WHAT NEEDS TO BE DONE:
Using the data below, return the stretch from the line that contains "at the origin." through the line that contains "points = [vertex.co", both included, exactly as it stands and nothing beyond it.
--- Start of MATERIAL ---
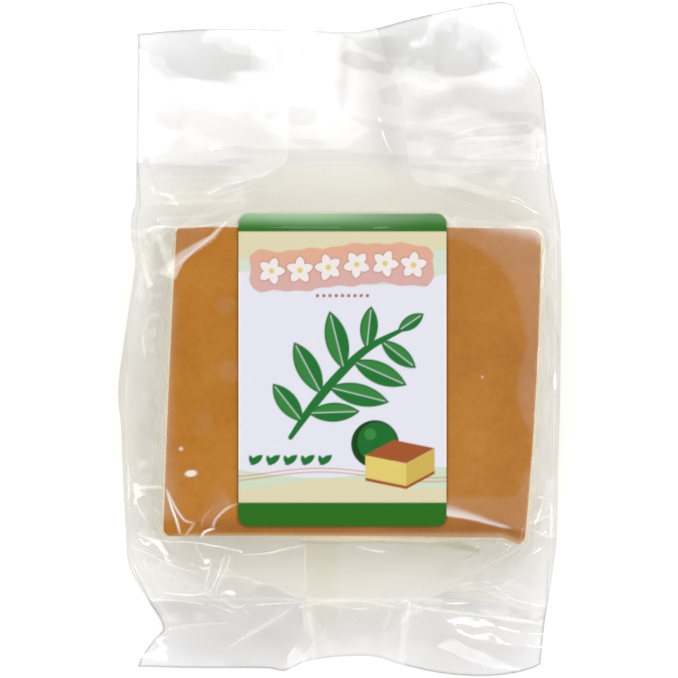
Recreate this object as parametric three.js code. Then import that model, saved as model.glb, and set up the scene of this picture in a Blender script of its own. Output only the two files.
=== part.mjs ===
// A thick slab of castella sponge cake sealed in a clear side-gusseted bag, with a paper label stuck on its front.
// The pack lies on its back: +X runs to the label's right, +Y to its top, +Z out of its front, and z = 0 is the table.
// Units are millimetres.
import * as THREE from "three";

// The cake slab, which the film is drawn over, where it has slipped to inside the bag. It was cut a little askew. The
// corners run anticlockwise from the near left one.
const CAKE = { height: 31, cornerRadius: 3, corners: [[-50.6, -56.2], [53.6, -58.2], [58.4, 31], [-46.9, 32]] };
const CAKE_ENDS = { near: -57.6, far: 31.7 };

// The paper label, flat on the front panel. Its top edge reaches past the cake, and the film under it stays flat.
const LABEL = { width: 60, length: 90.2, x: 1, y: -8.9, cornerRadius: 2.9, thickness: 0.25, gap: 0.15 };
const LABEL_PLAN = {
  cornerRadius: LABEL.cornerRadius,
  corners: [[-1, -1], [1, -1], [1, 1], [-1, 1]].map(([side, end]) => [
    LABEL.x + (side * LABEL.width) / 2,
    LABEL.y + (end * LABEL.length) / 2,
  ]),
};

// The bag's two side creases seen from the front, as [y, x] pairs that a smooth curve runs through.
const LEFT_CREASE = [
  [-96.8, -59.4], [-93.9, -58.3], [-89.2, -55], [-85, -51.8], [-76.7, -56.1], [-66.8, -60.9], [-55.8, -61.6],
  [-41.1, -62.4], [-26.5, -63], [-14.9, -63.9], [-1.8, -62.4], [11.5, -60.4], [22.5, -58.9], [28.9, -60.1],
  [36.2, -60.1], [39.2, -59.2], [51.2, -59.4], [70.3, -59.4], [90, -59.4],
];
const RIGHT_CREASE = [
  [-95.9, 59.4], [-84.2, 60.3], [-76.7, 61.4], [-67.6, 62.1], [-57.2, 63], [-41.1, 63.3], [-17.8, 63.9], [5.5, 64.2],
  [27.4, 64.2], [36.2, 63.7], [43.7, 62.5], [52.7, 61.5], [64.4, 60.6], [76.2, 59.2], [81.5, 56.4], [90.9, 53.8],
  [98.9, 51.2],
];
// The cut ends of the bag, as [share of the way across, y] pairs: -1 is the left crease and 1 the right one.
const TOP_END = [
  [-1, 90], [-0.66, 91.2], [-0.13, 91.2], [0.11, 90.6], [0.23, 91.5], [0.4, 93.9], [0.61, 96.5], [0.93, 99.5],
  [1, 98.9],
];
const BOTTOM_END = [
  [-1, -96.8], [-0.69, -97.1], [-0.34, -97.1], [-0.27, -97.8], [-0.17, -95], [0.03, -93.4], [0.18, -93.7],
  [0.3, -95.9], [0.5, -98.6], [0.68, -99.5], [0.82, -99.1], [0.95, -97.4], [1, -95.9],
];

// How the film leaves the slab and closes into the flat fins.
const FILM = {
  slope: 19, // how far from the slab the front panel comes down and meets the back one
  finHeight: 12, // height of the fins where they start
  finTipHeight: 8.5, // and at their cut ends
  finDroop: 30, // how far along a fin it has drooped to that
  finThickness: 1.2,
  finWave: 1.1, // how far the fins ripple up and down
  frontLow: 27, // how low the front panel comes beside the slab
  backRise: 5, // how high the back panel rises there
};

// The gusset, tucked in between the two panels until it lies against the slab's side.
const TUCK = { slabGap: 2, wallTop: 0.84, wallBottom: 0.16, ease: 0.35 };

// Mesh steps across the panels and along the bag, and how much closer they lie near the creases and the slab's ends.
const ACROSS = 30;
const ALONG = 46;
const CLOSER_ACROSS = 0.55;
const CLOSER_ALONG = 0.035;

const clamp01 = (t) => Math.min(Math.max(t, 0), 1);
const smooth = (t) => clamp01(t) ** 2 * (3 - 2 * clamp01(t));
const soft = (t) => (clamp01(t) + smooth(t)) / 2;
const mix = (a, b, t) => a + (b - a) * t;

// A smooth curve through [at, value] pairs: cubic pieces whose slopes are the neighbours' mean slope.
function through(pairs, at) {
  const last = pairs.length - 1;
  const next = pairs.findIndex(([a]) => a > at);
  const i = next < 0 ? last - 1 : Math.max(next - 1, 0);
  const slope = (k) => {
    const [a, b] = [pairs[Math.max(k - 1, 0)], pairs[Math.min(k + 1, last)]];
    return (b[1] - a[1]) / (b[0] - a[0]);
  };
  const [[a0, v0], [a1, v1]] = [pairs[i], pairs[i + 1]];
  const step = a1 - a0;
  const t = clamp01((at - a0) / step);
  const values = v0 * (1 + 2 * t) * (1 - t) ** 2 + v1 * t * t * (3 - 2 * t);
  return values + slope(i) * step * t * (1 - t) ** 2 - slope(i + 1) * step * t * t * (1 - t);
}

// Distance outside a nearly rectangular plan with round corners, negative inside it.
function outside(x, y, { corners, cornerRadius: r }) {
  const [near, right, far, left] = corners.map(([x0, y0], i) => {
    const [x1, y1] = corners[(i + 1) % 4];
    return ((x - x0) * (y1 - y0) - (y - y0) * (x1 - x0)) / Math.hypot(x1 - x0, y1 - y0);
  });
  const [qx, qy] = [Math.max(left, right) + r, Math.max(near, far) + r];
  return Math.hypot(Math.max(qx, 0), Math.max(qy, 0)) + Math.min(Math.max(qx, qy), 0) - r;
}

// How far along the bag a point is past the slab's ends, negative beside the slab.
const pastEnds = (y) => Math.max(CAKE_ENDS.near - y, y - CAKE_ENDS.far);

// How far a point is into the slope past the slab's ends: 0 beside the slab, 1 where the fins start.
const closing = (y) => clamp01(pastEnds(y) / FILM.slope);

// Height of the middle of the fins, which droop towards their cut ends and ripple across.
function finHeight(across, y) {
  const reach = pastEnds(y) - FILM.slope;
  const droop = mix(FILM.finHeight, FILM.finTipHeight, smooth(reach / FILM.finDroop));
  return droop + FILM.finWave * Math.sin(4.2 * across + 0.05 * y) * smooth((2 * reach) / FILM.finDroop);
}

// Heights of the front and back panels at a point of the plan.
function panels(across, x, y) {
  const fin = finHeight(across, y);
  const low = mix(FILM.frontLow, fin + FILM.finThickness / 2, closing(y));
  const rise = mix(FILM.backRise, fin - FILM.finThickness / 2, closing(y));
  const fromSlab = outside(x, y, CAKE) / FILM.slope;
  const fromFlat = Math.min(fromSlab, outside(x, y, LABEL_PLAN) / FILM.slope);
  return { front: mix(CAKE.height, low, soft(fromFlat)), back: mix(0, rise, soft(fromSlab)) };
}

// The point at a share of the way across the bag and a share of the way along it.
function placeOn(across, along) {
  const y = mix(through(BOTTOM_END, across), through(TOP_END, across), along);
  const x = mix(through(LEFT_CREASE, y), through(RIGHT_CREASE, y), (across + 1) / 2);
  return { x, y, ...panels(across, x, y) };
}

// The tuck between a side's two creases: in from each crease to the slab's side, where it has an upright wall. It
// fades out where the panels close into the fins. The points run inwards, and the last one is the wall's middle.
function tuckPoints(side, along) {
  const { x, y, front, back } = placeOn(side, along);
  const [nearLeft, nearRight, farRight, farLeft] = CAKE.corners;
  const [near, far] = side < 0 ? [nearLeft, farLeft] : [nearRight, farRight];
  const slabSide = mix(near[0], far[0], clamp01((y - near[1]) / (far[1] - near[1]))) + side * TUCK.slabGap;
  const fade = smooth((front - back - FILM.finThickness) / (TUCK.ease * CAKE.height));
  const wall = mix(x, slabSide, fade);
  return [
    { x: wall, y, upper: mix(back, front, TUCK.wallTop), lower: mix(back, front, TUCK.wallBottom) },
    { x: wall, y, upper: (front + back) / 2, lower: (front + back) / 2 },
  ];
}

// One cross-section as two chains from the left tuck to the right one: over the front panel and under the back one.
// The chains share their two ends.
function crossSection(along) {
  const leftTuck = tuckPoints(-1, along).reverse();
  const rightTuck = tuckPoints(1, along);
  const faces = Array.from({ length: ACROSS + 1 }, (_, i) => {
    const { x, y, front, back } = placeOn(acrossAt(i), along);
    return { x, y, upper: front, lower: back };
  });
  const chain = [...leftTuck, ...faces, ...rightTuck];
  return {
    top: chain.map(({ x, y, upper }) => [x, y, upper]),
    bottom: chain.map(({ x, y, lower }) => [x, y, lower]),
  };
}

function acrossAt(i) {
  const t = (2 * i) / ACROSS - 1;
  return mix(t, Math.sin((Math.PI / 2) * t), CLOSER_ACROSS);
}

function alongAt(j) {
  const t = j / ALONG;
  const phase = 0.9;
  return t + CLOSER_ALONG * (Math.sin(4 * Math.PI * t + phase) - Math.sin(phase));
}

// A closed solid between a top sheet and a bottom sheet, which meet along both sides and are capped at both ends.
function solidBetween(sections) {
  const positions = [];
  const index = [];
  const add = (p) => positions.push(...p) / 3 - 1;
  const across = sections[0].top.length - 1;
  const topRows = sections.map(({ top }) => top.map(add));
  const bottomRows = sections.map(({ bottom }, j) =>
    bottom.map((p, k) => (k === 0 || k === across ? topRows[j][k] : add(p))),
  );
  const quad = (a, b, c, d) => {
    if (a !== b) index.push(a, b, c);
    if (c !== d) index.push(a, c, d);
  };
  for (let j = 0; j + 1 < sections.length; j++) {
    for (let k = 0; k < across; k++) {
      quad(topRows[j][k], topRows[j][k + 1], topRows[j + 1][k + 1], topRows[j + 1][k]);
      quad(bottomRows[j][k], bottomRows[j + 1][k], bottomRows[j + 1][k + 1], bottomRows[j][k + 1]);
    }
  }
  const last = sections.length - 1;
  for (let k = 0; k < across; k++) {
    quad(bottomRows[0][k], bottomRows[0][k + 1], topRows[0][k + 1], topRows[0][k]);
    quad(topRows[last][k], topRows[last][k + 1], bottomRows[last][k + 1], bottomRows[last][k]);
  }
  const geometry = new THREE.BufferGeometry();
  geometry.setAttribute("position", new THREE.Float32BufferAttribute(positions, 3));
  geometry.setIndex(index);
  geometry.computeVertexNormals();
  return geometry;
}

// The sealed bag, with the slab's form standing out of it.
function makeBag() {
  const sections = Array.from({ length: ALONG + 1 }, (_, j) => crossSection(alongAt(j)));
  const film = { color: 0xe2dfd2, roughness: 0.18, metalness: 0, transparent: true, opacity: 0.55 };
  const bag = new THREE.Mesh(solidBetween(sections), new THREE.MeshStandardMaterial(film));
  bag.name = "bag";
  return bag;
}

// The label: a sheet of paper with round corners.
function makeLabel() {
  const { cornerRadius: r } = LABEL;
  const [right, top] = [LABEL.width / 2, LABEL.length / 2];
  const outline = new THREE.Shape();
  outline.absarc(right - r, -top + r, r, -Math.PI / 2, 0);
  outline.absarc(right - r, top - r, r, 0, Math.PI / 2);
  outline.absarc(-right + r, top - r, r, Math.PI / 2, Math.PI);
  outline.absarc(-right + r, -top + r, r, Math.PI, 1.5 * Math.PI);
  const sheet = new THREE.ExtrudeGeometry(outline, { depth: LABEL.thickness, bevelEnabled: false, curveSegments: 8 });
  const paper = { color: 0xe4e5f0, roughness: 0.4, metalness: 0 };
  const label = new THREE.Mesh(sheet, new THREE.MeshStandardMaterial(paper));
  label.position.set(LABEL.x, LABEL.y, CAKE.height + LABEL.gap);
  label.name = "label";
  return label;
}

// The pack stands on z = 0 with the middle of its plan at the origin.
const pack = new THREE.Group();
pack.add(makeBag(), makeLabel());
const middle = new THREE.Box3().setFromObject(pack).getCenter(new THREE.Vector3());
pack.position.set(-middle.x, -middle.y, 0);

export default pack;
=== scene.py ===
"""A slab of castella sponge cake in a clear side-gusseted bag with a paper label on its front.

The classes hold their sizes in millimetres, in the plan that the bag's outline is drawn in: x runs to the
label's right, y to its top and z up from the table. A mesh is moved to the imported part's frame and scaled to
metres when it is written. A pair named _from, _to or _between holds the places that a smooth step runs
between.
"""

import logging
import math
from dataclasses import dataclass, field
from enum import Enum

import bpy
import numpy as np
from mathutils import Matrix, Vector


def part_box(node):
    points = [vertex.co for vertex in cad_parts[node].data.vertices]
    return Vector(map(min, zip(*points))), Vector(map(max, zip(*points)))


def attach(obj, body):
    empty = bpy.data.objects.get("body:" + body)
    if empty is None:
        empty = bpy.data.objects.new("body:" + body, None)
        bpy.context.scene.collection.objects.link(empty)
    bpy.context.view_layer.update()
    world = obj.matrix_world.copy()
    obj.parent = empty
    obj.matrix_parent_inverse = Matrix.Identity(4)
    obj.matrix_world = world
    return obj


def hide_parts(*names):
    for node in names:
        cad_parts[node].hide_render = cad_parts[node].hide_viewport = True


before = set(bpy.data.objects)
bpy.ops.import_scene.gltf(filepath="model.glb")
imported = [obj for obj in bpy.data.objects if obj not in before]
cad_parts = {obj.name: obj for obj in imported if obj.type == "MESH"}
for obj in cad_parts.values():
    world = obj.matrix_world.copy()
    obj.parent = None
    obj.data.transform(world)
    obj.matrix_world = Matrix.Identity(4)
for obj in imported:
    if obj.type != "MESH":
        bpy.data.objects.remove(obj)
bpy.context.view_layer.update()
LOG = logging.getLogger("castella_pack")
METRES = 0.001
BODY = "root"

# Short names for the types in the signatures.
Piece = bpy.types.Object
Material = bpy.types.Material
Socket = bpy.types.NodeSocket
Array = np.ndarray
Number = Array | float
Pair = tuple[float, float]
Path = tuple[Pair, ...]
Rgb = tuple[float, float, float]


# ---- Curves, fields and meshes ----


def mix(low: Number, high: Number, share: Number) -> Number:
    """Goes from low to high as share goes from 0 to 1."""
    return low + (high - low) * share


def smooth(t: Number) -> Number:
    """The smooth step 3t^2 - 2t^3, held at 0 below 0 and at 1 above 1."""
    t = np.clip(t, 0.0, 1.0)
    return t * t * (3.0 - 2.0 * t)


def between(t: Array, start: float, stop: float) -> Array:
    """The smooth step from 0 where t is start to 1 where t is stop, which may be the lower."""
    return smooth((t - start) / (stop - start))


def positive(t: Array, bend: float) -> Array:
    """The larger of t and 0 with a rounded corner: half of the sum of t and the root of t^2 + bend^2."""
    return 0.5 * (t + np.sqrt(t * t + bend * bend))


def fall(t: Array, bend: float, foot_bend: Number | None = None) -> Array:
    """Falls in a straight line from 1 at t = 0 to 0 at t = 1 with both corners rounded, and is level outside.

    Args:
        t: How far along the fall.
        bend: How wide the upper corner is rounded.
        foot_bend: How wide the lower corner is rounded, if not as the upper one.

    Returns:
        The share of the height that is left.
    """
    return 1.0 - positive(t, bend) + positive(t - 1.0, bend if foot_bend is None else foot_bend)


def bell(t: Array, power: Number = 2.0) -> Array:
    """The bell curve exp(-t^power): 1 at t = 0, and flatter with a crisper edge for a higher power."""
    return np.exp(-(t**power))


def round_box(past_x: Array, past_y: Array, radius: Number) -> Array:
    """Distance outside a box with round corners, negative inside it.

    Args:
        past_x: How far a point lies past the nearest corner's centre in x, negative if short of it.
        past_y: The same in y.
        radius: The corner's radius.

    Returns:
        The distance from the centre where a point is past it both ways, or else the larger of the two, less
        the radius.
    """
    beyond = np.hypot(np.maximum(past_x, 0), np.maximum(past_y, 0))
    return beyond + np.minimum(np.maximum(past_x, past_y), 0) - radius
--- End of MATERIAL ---
SOLUTION TO THE EXERCISE:
// The pack stands on z = 0 with the middle of its plan at the origin.
const pack = new THREE.Group();
pack.add(makeBag(), makeLabel());
const middle = new THREE.Box3().setFromObject(pack).getCenter(new THREE.Vector3());
pack.position.set(-middle.x, -middle.y, 0);

export default pack;
=== scene.py ===
"""A slab of castella sponge cake in a clear side-gusseted bag with a paper label on its front.

The classes hold their sizes in millimetres, in the plan that the bag's outline is drawn in: x runs to the
label's right, y to its top and z up from the table. A mesh is moved to the imported part's frame and scaled to
metres when it is written. A pair named _from, _to or _between holds the places that a smooth step runs
between.
"""

import logging
import math
from dataclasses import dataclass, field
from enum import Enum

import bpy
import numpy as np
from mathutils import Matrix, Vector


def part_box(node):
    points = [vertex.co for vertex in cad_parts[node].data.vertices]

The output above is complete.